# Information shown
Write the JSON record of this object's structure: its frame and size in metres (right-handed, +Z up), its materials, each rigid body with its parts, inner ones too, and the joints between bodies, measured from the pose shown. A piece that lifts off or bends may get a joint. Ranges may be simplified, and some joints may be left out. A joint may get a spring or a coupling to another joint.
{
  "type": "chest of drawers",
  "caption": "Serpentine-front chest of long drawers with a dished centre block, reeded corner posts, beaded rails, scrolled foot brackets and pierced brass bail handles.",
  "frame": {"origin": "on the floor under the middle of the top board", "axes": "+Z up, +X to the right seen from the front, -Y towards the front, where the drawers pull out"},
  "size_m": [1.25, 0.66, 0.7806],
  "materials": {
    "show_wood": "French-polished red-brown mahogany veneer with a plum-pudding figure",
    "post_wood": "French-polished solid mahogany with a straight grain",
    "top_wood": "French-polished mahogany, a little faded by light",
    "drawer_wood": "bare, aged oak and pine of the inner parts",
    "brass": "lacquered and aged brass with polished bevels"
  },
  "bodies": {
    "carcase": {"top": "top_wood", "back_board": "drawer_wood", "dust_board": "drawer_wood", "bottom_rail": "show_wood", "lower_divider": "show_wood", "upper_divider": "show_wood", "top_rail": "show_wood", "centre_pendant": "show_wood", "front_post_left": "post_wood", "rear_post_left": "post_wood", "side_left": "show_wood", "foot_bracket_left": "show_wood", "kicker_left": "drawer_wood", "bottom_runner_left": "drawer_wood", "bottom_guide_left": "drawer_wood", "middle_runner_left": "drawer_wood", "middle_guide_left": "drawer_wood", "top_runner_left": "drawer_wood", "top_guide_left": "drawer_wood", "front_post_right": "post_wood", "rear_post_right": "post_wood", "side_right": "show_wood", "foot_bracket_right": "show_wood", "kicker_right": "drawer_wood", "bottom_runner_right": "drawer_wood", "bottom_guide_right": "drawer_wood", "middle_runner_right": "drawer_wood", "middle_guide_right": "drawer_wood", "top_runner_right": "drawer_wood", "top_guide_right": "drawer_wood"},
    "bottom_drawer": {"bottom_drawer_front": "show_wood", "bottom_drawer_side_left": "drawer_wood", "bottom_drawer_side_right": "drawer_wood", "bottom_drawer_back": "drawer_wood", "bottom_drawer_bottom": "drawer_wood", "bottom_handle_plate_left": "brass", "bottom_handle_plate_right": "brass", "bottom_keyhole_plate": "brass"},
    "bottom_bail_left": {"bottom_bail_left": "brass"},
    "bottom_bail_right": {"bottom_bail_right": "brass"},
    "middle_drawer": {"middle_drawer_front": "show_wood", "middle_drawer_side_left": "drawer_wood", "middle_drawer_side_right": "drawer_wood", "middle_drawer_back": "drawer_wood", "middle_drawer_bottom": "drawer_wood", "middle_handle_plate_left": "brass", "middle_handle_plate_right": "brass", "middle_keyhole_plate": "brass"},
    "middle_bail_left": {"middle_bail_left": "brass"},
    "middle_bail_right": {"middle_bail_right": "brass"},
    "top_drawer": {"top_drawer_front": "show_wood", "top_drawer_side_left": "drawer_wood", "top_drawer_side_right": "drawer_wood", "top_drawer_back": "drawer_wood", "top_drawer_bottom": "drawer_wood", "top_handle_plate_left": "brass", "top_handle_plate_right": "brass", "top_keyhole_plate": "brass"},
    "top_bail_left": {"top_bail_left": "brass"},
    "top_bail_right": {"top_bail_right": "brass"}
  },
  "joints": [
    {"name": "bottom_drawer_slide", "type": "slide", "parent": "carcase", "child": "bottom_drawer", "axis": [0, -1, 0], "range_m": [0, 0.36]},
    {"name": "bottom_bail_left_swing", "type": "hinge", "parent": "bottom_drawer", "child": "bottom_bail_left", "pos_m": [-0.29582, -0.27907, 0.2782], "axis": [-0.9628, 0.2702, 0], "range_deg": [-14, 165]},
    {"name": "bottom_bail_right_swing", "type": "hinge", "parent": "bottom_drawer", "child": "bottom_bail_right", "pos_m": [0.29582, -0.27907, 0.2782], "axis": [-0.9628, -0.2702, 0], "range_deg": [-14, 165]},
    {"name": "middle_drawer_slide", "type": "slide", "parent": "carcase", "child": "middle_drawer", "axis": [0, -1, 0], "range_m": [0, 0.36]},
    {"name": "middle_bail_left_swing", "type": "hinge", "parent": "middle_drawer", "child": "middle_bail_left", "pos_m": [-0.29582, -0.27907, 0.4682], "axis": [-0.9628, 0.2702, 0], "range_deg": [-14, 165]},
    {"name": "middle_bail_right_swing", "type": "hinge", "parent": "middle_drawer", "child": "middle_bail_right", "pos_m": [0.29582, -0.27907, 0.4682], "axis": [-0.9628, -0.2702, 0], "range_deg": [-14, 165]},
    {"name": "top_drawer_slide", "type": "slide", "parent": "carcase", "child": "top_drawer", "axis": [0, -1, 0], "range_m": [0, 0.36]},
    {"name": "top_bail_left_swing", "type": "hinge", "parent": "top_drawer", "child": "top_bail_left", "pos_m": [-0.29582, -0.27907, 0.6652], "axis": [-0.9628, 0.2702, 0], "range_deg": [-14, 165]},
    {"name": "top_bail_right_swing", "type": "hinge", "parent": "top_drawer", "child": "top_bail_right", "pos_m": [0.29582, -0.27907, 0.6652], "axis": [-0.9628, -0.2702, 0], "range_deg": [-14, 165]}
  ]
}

# Task to complete
From the data above, work out how many lines hold "bodies". Answer with the number alone.

# Correct answer
2